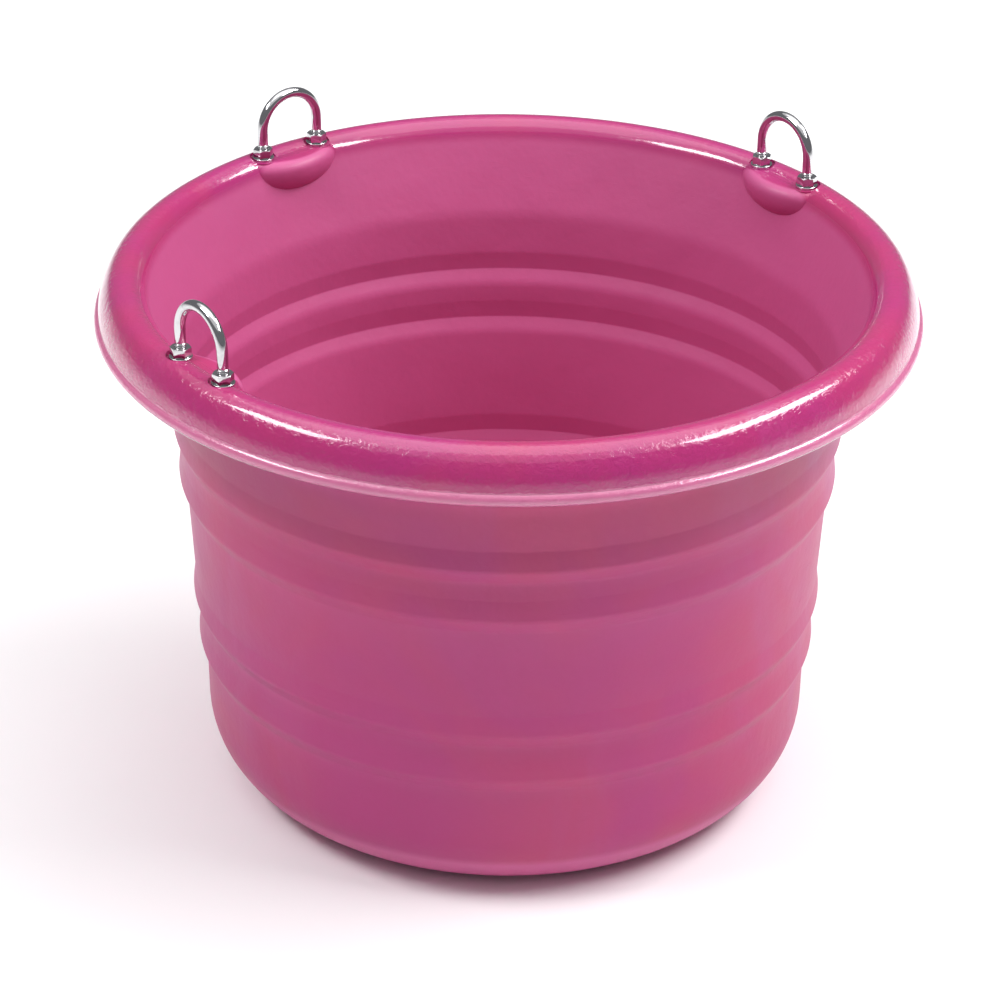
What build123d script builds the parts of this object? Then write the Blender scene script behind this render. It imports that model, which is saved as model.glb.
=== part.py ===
from build123d import *
import os
from math import cos, radians, sin, tan

# Round stable manger: a moulded plastic tub with a rolled rim, carried by three steel U-bolt
# rings that are clamped through the rim. Millimetres, +Z up, origin on the ground at the
# centre of the base. The middle ring stands at +Y and the other two at -X and +X.

# ---- overall sizes of the tub ----
rim_radius = 225.0  # outer edge of the rolled rim
tub_height = 304.0  # ground to the top of the rim
base_inset = 56.5  # rim edge beyond the foot of the side wall
wall = 4.0  # moulded wall everywhere

# ---- base and side wall ----
base_corner_radius = 44.0
rim_overhang = 36.7  # rim edge beyond the top of the side wall
lower_rib_height = 83.5  # lowest rib above the ground
lower_rib_pitch = 29.0
upper_rib_drop = 87.5  # highest rib below the top of the rim
upper_rib_pitch = 30.5
rib_proud = 2.4  # rib edge outside the straight wall
rib_undercut = 1.1  # foot of the step inside the straight wall
rib_step_height = 8.0  # step face below the edge
rib_back_height = 12.0  # slow flare above the edge
rib_edge_radius = 6.0
rib_hollow_radius = 9.0

# ---- rolled rim ----
rim_section_width = 29.5  # inner edge of the roll to the outer edge of the rim
crown_radius = 12.0  # top of the roll, on the visible side
crown_turn = 55.0  # turn of the crown past its top, before the outer face
apron_radius = 30.0  # outer face of the roll
flare_angle = 19.0  # lean of the wall as it opens into the roll
flare_fillet = 30.0
lip_radius = 3.6  # bead along the lower edge

# ---- ring seats and bosses ----
ring_inset = 23.0  # rim edge beyond the line of the legs
seat_depth = 2.2  # flat seat below the top of the rim
seat_thickness = 4.4
seat_margin = 1.6  # seat beyond the washer
spot_face_clearance = 0.4  # cut around the lower washer
boss_depth = 16.5  # line of the legs to the inner face of the boss
boss_radius = 44.0  # plan curve of the boss
boss_edge_radius = 6.0
boss_belly_radius = 17.0

# ---- U-bolts, nuts and washers, M6 ----
bar_diameter = 6.0
ring_inside_width = 32.0
ring_rise = 39.0  # seat to the top of the bar
thread_tail = 3.5  # leg beyond the lock nut
thread_chamfer = 0.8
leg_hole_clearance = 0.4
washer_hole_clearance = 0.2
thread_clearance = 0.05
washer_diameter = 12.5
washer_thickness = 1.6
nut_across_flats = 10.0
nut_height = 5.0
nut_chamfer = 0.6
lock_collar_height = 2.2
lock_collar_diameter = 8.8
nut_turn = 17.0  # each nut is tightened to a different angle

# ring name: its angle about +Z, and the names of its two legs
rings = {
    "left": (180, ("rear", "front")),
    "back": (90, ("right", "left")),
    "right": (0, ("front", "rear")),
}

# ---- derived sizes ----
base_radius = rim_radius - base_inset
ring_radius = rim_radius - ring_inset
boss_reach = ring_radius - boss_depth
wall_top_radius = rim_radius - rim_overhang
crown_centre_radius = rim_radius - rim_section_width + crown_radius
crown_centre_height = tub_height - crown_radius
channel_radius = crown_radius - wall
wall_lean = (wall_top_radius - base_radius) / (crown_centre_height - base_corner_radius)
bar_radius = bar_diameter / 2
leg_offset = ring_inside_width / 2 + bar_radius
seat_height = tub_height - seat_depth
seat_underside = seat_height - seat_thickness
seat_radius = washer_diameter / 2 + seat_margin
spot_face_radius = washer_diameter / 2 + spot_face_clearance
bow_height = seat_height + ring_rise - bar_radius - leg_offset
upper_nut_seat = seat_height + washer_thickness
lock_nut_seat = seat_underside - washer_thickness
leg_end = lock_nut_seat - nut_height - lock_collar_height - thread_tail
boss_axis_radius = boss_reach + boss_radius
STANDING = (Align.CENTER, Align.CENTER, Align.MIN)
HANGING = (Align.CENTER, Align.CENTER, Align.MAX)


def wall_radius(height):
    """Outside of the straight, slightly tapered side wall at a height."""
    return base_radius + wall_lean * (height - base_corner_radius)


def rib_points(height):
    """Foot, edge and back of one rib, from below."""
    foot = height - rib_step_height
    back = height + rib_back_height
    return [
        (wall_radius(foot) - rib_undercut, foot),
        (wall_radius(height) + rib_proud, height),
        (wall_radius(back), back),
    ]


def boss_outline(skin, roof):
    """Half section of a ring boss about its own upright axis, drawn in by a skin thickness."""
    reach = boss_radius - skin
    belly = boss_belly_radius - skin
    edge = boss_edge_radius - skin
    shoulder = seat_height - boss_edge_radius
    edge_start = reach - edge
    half_turn = radians(45)
    edge_middle = (
        edge_start + edge * cos(half_turn),
        shoulder + (roof - shoulder) * sin(half_turn),
    )
    Line((0, roof), (edge_start, roof))
    ThreePointArc((edge_start, roof), edge_middle, (reach, shoulder))
    CenterArc((reach - belly, shoulder), belly, 0, -90)
    Polyline((reach - belly, shoulder - belly), (0, shoulder - belly), (0, roof))


def around(angle, radius, offset, height=0, turn=0):
    """A place at a ring: out along its radius, then sideways, then up, turned about +Z."""
    spot = Vector(radius, offset, height).rotate(Axis.Z, angle)
    return Location(spot, (0, 0, turn))


def at_legs(height):
    """The six leg places at one height."""
    return [
        around(angle, ring_radius, hand * leg_offset, height)
        for angle, _ in rings.values()
        for hand in (-1, 1)
    ]


def export_node(piece, name):
    """Write one finished piece under its node name."""
    piece.part.label = name
    export_step(piece.part, f"parts/{name}.step")


os.makedirs("parts", exist_ok=True)

# ---- outside of the wall, from the axis under the base up into the roll ----
flare = radians(flare_angle)
roll_start = (
    crown_centre_radius - channel_radius * cos(flare),
    crown_centre_height + channel_radius * sin(flare),
)
flare_gap = roll_start[0] - wall_radius(roll_start[1])
flare_foot = roll_start[1] - flare_gap / (tan(flare) - wall_lean)

rib_heights = [
    lower_rib_height,
    lower_rib_height + lower_rib_pitch,
    tub_height - upper_rib_drop - upper_rib_pitch,
    tub_height - upper_rib_drop,
]
wall_points = [(0, 0), (base_radius, 0)]
wall_fillets = [base_corner_radius]
for rib_height in rib_heights:
    wall_points += rib_points(rib_height)
    wall_fillets += [rib_hollow_radius, rib_edge_radius, rib_hollow_radius]
wall_points += [(wall_radius(flare_foot), flare_foot), roll_start]
wall_fillets += [flare_fillet]

# ---- boss behind a ring, and the pocket under it that clears the lower nuts ----
with BuildPart() as boss:
    with BuildSketch(Plane.XZ):
        with BuildLine():
            boss_outline(0, seat_height)
        make_face()
    revolve(axis=Axis.Z)

with BuildPart() as pocket:
    with BuildSketch(Plane.XZ):
        with BuildLine():
            boss_outline(wall, seat_underside)
        make_face()
    revolve(axis=Axis.Z)

boss_places = [around(angle, boss_axis_radius, 0) for angle, _ in rings.values()]

with BuildPart() as bosses:
    with Locations(*boss_places):
        add(boss.part)
    Cylinder(ring_radius, tub_height * 2, mode=Mode.INTERSECT)

with BuildPart() as pockets:
    with Locations(*boss_places):
        add(pocket.part)
    Cylinder(crown_centre_radius, tub_height * 2, mode=Mode.INTERSECT)

# ---- tub: one moulding, with a flat seat and a hole for each leg ----
with BuildPart() as tub:
    with BuildSketch(Plane.XZ):
        with BuildLine():
            FilletPolyline(*wall_points, radius=wall_fillets)
            crown = CenterArc(
                (crown_centre_radius, crown_centre_height),
                channel_radius,
                180 - flare_angle,
                flare_angle - 90 - crown_turn,
            )
            apron = JernArc(crown @ 1, crown % 1, apron_radius - wall, crown_turn - 90)
            offset(amount=wall, side=Side.LEFT)
        make_face()
        with Locations((rim_radius - lip_radius, (apron @ 1).Y - lip_radius / 2)):
            Circle(lip_radius)
    revolve(axis=Axis.Z)
    add(bosses.part)
    with Locations(*at_legs(seat_underside)):
        Cylinder(seat_radius, seat_thickness, align=STANDING)
    add(pockets.part, mode=Mode.SUBTRACT)
    with Locations(*at_legs(seat_height)):
        Cylinder(seat_radius, crown_radius, align=STANDING, mode=Mode.SUBTRACT)
    with Locations(*at_legs(seat_underside)):
        Cylinder(spot_face_radius, washer_thickness, align=HANGING, mode=Mode.SUBTRACT)
    with Locations(*at_legs(0)):
        Cylinder(bar_radius + leg_hole_clearance, tub_height * 3, mode=Mode.SUBTRACT)
export_node(tub, "tub")

# ---- patterns for the repeated hardware, standing on z = 0 ----
with BuildPart() as corner_trim:
    Cylinder(nut_across_flats / 2 / cos(radians(30)), nut_height, align=STANDING)
    chamfer(corner_trim.edges().filter_by(GeomType.CIRCLE), nut_chamfer)

with BuildPart() as hex_nut:
    with BuildSketch():
        RegularPolygon(nut_across_flats / 2, 6, major_radius=False)
    extrude(amount=nut_height)
    add(corner_trim.part, mode=Mode.INTERSECT)
    Hole(bar_radius + thread_clearance)

with BuildPart() as lock_nut:
    with BuildSketch():
        RegularPolygon(nut_across_flats / 2, 6, major_radius=False)
    extrude(amount=-nut_height)
    with Locations((0, 0, -nut_height)):
        add(corner_trim.part, mode=Mode.INTERSECT)
        Cylinder(lock_collar_diameter / 2, lock_collar_height, align=HANGING)
    fillet(lock_nut.edges().filter_by(GeomType.CIRCLE).sort_by(Axis.Z)[0], nut_chamfer)
    Hole(bar_radius + thread_clearance)

with BuildPart() as washer:
    Cylinder(washer_diameter / 2, washer_thickness, align=STANDING)
    Hole(bar_radius + washer_hole_clearance)

# ---- one U-bolt per ring, and one set of nuts and washers per leg ----
set_count = 0
for ring, (ring_angle, leg_names) in rings.items():
    ring_plane = Plane(
        origin=Vector(ring_radius, 0, 0).rotate(Axis.Z, ring_angle),
        x_dir=Vector(0, 1, 0).rotate(Axis.Z, ring_angle),
        z_dir=Vector(1, 0, 0).rotate(Axis.Z, ring_angle),
    )
    with BuildPart() as u_bolt:
        with BuildLine(ring_plane) as bar_path:
            rising = Line((-leg_offset, leg_end), (-leg_offset, bow_height))
            bow = JernArc(rising @ 1, rising % 1, leg_offset, -180)
            Line(bow @ 1, (leg_offset, leg_end))
        with BuildSketch(Plane(bar_path.line @ 0, z_dir=bar_path.line % 0)):
            Circle(bar_radius)
        sweep()
        chamfer(u_bolt.edges().filter_by(GeomType.CIRCLE).group_by(Axis.Z)[0], thread_chamfer)
    export_node(u_bolt, f"{ring}_u_bolt")

    for hand, leg_name in zip((-1, 1), leg_names):
        set_count += 1
        turn = ring_angle + set_count * nut_turn
        stack = {
            "upper_washer": (washer, seat_height),
            "upper_nut": (hex_nut, upper_nut_seat),
            "lower_washer": (washer, lock_nut_seat),
            "lock_nut": (lock_nut, lock_nut_seat),
        }
        for piece_name, (pattern, height) in stack.items():
            with BuildPart() as piece:
                with Locations(around(ring_angle, ring_radius, hand * leg_offset, height, turn)):
                    add(pattern.part)
            export_node(piece, f"{ring}_ring_{leg_name}_{piece_name}")
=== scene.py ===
# %% [markdown]
# # A hanging stable bucket
#
# The bucket is one raspberry-pink moulding with a rolled rim, a ribbed wall and a rounded base
# corner. Three bright steel rings stand on the rim, each held by nuts and washers above and
# below the plastic. The measured model is loaded first as a fixed frame, and every piece below
# is built in the same place and at the same size, so nothing has to be fitted afterwards.

# %% Load the frame
from math import acos, atan2, cos, degrees, pi, radians, sin, tan

import bpy
from mathutils import Matrix, Vector


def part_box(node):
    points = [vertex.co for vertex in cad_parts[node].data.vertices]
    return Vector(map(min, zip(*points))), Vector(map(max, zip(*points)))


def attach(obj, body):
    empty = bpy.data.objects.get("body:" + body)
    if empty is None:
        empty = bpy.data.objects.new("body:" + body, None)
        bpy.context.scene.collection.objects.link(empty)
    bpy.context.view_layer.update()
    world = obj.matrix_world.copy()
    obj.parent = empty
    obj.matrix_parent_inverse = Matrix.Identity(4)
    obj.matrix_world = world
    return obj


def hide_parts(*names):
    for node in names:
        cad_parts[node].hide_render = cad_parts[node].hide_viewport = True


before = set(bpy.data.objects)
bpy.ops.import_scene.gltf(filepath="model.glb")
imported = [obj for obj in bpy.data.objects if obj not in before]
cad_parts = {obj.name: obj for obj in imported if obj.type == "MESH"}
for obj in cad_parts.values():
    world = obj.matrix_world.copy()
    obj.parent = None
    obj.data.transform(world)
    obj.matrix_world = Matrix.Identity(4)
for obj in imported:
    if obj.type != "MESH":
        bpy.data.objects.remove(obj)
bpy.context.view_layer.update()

tub_low, tub_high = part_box("tub")
print("tub, mm:", [round(1000 * (high - low), 1) for low, high in zip(tub_low, tub_high)])

# %% [markdown]
# ## Helpers for working by hand
#
# Every tool in Blender acts on what is selected, and the loaded frame arrives selected. So each
# step starts by selecting nothing, and then picks just the piece it is about to change. The
# sizes are easier to read in millimetres, while Blender works in metres, so one factor turns
# the first into the second.

# %% Selecting, applying and cutting
MM = 0.001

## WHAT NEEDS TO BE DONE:
Give again the run of lines that opens at the line with "for hand, leg_name" and closes at the line with "points = [vertex.co", exactly, and only that run.

## SOLUTION FOR THIS EXERCISE:
    for hand, leg_name in zip((-1, 1), leg_names):
        set_count += 1
        turn = ring_angle + set_count * nut_turn
        stack = {
            "upper_washer": (washer, seat_height),
            "upper_nut": (hex_nut, upper_nut_seat),
            "lower_washer": (washer, lock_nut_seat),
            "lock_nut": (lock_nut, lock_nut_seat),
        }
        for piece_name, (pattern, height) in stack.items():
            with BuildPart() as piece:
                with Locations(around(ring_angle, ring_radius, hand * leg_offset, height, turn)):
                    add(pattern.part)
            export_node(piece, f"{ring}_ring_{leg_name}_{piece_name}")
=== scene.py ===
# %% [markdown]
# # A hanging stable bucket
#
# The bucket is one raspberry-pink moulding with a rolled rim, a ribbed wall and a rounded base
# corner. Three bright steel rings stand on the rim, each held by nuts and washers above and
# below the plastic. The measured model is loaded first as a fixed frame, and every piece below
# is built in the same place and at the same size, so nothing has to be fitted afterwards.

# %% Load the frame
from math import acos, atan2, cos, degrees, pi, radians, sin, tan

import bpy
from mathutils import Matrix, Vector


def part_box(node):
    points = [vertex.co for vertex in cad_parts[node].data.vertices]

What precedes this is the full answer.